O texto abaixo reproduzido foi publicado no blog Doa a Quem Doer e gentilmente cedido para reprodução pelo irmão Georges administrador do blog, a leitura do mesmo, me fez refletir sobre o movimento evangélico e a Igreja no brasil atual à luz da Reforma Protestante. Boa Leitura a todos!
Há algum tempo tive o desejo de escrever
algo sobre o aniversário de 500 anos da Reforma Protestante. Meio milênio
atrás, Martinho Lutero pregou suas famosas “95 teses” na porta de uma igreja no
interior da Alemanha e mudou a História da civilização ocidental. Mas acabei
desistindo da empreitada por absoluta falta de tempo e porque inúmeros outros
autores também se dedicaram a esse tema.
A maioria deles, devo dizer, foi superficial. Limitaram-se a fatos já
conhecidos e a dizer “que bom que hoje podemos ter a liberdade de estudar a
Biblia” e por aí vai. Ficou nisso.
Também há algum tempo eu vinha pensando sobre a razão de o protestantismo
evangélico estar hoje tão distante dos ideais dos reformadores – não apenas
Lutero, mas seus precursores como Wycliffe, Huss, talvez Savonarola, seus
contemporâneos como Calvino e Zwinglio, e seus sucessores, como Knox. Onde se
perdeu a chama renovadora? Em que momento abandonamos os “cinco Solas” e
adotamos doutrinas questionáveis, muitas até heréticas, como a teologia da
prosperidade, o dominionismo, a batalha espiritual? Por que um evangélico
brasileiro ou americano é tão diferente de um presbiteriano escocês, um luterano
alemão ou um metodista inglês? Por que as igrejas evangélicas parecem prosperar
na América Latina e na África enquanto na Europa templos estão sendo vendidos
para empresas criarem cinemas e teatros?
A resposta não é fácil, nem simples, nem é uma só.

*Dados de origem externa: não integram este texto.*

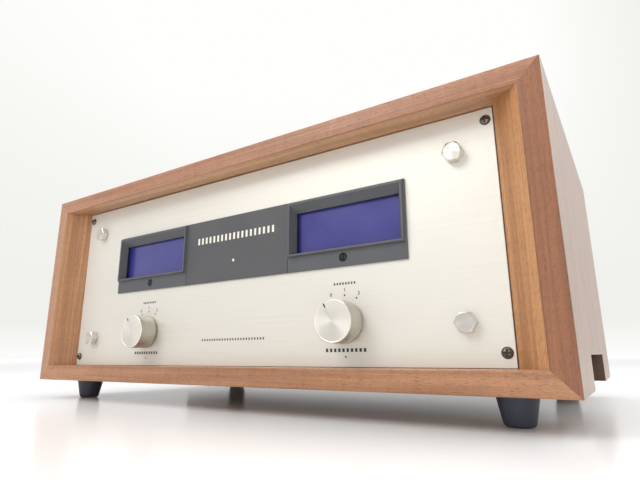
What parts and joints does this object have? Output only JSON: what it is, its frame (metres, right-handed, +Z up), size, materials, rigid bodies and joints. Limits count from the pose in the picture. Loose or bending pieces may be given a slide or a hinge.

Começo fazendo uma pequena reflexão.
Há evangélicos.
E há protestantes. Peraí... há mesmo? Ainda existe protestante?
Pelo menos aqui no Brasil, ainda existe? Houve algum dia?
Há uma enorme diferença entre esses dois termos. Veja esta breve
explicação, que pode ser encontrada na Internet após poucos “clicks”:
O termo "protestante" é geralmente usado para se referir
às Igrejas oriundas direta e contemporaneamente da Reforma Protestante, como a
Luterana, a Presbiteriana, a Anglicana, a Metodista, e a Congregacional; o
termo "evangélico" é usado para se referir tanto a essas, com exceção
da Anglicana, quanto àquelas indiretamente e/ou posteriormente
oriundas da reforma, como as pentecostais e as neopentecostais.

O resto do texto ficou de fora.